* **YOUR OBJECTIVE**
Gather all lines with the word "Identity" in them.

* **STORED DATA**
+++++

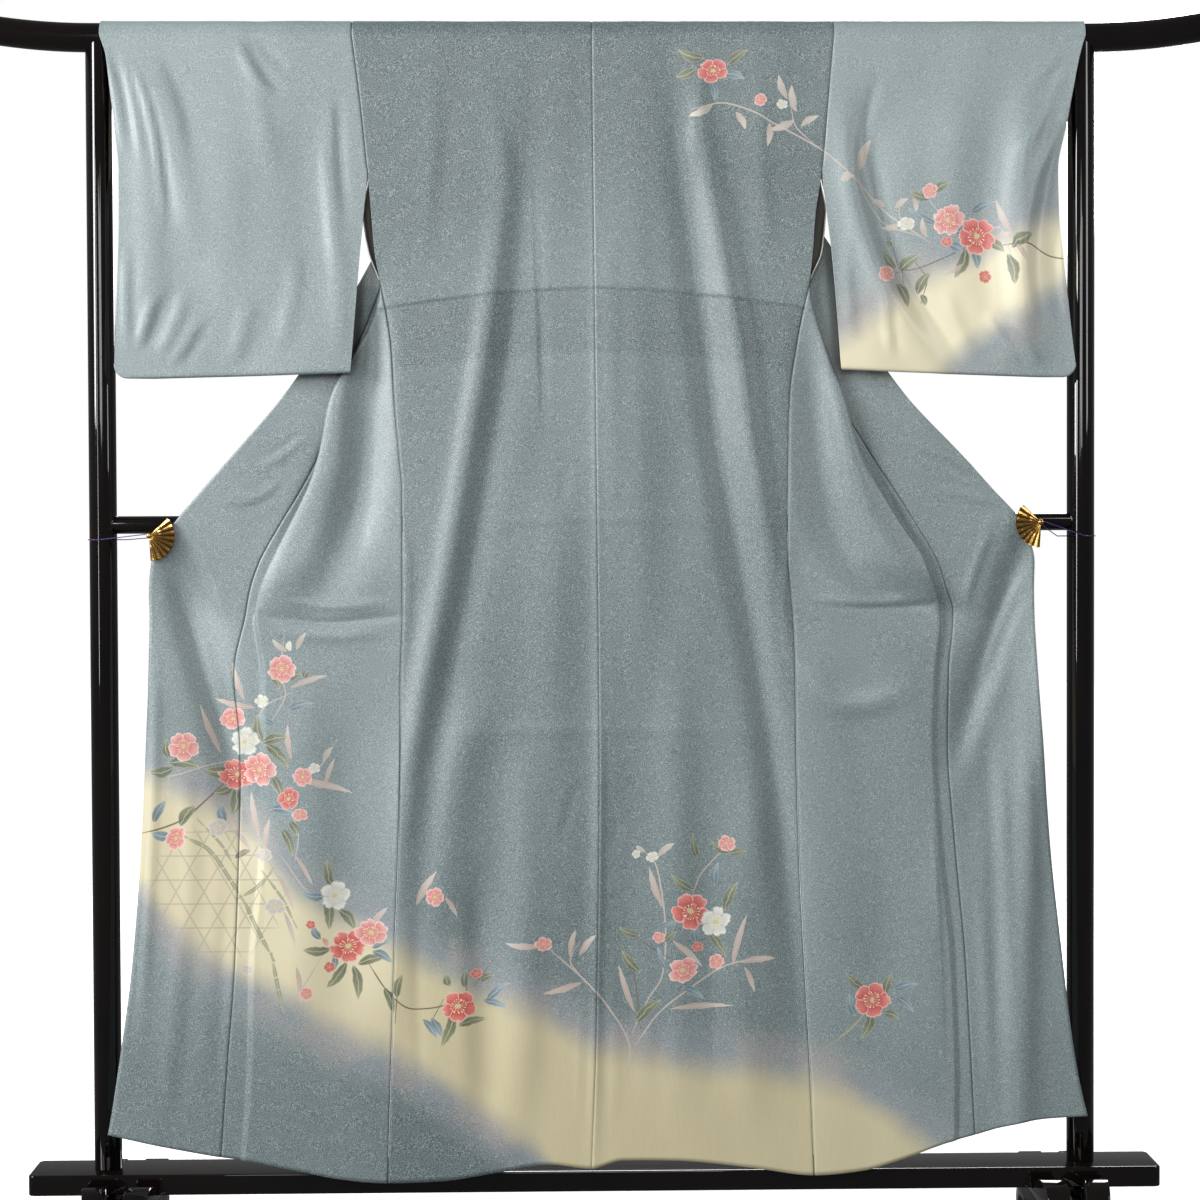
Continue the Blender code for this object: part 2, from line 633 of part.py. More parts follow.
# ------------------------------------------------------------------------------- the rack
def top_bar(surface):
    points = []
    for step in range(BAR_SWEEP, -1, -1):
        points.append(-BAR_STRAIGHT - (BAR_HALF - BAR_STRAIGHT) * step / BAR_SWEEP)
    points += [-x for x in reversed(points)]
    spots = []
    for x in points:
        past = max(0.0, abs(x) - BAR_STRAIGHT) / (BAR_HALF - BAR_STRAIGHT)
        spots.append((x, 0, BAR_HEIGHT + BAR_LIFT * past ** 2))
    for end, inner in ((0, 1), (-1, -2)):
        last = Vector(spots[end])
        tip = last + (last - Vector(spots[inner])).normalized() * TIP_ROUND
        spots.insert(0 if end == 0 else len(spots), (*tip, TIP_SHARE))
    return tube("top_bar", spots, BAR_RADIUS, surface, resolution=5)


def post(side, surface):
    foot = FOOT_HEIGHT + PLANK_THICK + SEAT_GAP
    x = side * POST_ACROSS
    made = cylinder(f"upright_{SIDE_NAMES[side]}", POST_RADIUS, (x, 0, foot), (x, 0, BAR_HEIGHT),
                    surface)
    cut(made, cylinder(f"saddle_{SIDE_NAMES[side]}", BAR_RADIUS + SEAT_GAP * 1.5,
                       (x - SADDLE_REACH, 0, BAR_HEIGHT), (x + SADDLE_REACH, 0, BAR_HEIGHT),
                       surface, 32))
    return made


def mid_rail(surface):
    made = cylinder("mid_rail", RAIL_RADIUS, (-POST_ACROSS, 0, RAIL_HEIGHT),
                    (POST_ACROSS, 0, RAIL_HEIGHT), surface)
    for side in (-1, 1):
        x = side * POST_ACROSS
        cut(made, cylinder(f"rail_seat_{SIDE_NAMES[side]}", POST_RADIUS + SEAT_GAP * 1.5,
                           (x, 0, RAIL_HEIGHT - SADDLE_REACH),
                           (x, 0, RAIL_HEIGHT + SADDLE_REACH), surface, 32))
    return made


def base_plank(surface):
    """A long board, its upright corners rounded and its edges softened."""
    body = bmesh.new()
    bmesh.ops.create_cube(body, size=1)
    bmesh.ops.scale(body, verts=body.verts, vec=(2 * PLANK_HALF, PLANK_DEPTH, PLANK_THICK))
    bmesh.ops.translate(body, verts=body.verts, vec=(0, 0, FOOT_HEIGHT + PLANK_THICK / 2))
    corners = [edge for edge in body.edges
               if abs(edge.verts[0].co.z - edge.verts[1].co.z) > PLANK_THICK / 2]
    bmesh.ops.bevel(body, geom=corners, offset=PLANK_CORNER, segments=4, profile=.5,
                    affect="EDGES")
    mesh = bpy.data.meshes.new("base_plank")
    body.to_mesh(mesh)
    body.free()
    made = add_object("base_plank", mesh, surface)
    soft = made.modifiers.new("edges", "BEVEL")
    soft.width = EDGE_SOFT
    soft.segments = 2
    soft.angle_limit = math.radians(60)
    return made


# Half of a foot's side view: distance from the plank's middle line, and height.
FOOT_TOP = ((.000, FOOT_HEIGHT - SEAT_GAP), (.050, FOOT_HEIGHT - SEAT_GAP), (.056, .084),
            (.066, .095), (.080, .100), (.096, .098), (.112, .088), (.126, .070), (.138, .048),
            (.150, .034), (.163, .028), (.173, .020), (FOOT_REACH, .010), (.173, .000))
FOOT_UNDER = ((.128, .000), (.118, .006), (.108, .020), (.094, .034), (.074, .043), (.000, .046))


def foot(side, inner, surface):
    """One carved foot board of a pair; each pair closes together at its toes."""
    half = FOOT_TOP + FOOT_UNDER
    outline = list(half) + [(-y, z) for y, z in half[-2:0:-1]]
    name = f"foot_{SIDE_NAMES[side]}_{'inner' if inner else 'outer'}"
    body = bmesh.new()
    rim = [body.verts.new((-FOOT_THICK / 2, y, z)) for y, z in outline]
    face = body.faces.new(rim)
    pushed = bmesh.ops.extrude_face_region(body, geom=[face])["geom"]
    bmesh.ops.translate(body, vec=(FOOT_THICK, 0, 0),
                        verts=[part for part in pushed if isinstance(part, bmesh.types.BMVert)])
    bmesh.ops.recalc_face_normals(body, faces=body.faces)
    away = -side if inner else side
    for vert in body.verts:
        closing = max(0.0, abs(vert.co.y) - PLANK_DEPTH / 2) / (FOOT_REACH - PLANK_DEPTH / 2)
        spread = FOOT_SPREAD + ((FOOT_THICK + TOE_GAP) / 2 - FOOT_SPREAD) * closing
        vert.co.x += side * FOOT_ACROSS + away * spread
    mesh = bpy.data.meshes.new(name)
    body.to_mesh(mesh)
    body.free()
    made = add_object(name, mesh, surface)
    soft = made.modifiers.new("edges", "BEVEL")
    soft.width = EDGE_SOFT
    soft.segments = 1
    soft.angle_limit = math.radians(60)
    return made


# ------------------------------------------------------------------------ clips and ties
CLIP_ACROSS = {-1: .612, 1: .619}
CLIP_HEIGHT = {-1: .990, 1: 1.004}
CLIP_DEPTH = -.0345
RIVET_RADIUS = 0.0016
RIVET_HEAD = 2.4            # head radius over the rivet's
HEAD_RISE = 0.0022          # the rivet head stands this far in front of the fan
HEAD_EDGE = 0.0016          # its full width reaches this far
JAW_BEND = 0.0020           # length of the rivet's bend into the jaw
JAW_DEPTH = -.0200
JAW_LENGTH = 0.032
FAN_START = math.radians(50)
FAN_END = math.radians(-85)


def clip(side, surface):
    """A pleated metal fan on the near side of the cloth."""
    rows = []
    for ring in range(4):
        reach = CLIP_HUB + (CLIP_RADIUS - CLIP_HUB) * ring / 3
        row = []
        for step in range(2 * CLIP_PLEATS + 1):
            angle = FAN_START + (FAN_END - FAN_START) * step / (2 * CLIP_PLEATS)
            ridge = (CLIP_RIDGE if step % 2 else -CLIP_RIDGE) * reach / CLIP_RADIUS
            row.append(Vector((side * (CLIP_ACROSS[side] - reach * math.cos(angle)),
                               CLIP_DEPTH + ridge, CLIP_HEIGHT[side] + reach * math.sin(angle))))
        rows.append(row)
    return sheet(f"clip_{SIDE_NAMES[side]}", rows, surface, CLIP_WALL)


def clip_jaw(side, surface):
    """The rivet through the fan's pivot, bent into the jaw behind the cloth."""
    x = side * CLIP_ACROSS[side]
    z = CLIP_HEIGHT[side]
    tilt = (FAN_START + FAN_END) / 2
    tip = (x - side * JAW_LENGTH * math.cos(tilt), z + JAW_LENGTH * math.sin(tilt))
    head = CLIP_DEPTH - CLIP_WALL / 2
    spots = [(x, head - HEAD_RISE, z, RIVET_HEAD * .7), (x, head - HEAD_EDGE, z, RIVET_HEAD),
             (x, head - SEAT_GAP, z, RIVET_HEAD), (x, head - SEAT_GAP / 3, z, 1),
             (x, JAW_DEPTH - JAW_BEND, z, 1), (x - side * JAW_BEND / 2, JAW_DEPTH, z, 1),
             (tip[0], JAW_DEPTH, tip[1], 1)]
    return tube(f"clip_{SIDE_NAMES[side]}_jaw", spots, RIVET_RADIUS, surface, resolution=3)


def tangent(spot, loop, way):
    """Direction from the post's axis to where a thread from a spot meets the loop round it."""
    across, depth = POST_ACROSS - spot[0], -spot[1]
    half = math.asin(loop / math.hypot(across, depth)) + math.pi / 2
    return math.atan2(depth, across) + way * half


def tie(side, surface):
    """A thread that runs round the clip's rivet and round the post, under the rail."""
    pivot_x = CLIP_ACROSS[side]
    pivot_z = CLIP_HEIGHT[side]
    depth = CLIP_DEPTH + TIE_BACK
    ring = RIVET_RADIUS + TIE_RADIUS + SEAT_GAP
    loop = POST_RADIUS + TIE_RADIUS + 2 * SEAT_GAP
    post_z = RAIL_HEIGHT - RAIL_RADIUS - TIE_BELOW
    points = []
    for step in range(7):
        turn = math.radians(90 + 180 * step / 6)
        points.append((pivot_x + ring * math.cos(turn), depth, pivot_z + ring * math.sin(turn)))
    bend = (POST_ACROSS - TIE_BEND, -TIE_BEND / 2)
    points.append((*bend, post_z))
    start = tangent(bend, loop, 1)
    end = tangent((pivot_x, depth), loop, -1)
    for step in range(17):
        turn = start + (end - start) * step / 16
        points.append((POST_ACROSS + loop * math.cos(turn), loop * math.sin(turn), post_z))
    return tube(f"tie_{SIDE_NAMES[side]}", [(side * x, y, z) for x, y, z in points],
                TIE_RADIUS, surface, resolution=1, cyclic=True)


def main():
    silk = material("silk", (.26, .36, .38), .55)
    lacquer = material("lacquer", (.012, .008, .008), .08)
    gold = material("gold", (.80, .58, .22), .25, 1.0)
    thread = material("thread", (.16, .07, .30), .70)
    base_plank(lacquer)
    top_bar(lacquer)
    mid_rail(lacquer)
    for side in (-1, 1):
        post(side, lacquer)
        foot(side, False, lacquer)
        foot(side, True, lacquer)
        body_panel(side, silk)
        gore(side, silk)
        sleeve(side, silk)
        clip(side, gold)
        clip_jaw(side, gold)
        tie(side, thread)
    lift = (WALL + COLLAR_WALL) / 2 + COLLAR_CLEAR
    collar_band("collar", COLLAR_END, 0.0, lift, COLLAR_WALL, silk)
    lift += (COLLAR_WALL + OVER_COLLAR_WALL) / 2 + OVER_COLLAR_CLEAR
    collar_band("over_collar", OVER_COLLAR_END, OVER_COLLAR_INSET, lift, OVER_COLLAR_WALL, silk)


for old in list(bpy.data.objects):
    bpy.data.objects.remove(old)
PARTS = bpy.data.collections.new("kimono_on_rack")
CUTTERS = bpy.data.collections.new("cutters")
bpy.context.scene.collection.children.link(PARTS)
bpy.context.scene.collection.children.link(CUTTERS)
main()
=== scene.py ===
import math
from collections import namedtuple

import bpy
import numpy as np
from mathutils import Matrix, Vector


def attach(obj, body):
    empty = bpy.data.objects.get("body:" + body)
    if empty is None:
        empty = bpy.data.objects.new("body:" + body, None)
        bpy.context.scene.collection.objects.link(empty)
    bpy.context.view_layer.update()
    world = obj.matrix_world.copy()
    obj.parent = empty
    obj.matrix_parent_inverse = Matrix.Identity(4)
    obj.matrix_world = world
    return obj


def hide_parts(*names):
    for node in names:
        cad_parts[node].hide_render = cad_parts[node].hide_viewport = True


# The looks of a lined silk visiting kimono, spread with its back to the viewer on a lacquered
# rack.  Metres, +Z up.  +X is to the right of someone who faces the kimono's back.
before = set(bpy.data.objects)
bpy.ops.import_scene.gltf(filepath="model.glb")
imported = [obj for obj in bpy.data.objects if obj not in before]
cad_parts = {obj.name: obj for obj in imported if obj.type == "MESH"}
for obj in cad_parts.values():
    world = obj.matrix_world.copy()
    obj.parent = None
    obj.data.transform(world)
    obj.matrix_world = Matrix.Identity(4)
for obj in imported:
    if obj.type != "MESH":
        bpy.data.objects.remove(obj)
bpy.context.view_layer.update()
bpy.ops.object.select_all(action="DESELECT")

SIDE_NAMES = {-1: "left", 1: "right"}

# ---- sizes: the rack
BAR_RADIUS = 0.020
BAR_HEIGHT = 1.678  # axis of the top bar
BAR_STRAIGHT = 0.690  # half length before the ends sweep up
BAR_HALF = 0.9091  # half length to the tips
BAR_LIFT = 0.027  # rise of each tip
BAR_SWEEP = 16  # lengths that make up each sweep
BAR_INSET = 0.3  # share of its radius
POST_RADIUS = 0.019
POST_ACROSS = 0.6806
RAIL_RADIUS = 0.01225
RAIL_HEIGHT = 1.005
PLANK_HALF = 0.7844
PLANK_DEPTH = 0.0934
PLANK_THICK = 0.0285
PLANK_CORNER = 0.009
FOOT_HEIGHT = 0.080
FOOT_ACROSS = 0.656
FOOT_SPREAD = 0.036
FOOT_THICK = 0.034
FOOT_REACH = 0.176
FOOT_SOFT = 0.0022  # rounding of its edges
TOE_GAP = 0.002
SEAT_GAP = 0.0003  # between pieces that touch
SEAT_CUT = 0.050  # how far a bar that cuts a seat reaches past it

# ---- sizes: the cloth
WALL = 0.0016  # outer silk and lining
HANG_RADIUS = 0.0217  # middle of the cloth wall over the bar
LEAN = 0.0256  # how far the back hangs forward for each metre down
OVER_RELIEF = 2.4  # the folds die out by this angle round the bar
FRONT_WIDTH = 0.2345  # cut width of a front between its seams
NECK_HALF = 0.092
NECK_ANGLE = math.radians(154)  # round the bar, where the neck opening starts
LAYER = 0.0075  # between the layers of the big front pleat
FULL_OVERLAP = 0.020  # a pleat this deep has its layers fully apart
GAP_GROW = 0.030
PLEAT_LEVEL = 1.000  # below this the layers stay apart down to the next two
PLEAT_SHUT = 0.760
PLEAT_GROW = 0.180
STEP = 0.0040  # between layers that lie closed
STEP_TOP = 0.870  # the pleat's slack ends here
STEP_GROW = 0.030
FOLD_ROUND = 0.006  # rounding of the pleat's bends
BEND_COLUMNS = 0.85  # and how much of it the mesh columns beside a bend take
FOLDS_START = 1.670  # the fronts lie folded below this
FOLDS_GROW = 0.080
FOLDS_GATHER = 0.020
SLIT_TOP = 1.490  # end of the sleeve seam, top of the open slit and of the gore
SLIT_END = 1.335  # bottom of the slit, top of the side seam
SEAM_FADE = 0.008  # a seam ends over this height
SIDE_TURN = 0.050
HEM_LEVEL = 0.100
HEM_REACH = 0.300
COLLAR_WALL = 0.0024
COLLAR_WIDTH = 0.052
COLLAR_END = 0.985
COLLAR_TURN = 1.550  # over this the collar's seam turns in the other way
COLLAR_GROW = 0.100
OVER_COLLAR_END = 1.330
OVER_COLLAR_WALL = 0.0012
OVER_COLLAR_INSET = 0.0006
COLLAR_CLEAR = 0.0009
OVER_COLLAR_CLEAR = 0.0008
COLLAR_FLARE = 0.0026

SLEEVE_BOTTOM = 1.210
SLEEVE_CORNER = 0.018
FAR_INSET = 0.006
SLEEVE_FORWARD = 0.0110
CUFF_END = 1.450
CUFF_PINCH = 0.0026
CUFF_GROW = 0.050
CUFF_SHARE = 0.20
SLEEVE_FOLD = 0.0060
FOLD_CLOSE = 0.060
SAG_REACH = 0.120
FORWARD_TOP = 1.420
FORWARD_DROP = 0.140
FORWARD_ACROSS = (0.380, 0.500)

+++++

* **WRITTEN RESPONSE**
    obj.matrix_parent_inverse = Matrix.Identity(4)
    obj.matrix_world = Matrix.Identity(4)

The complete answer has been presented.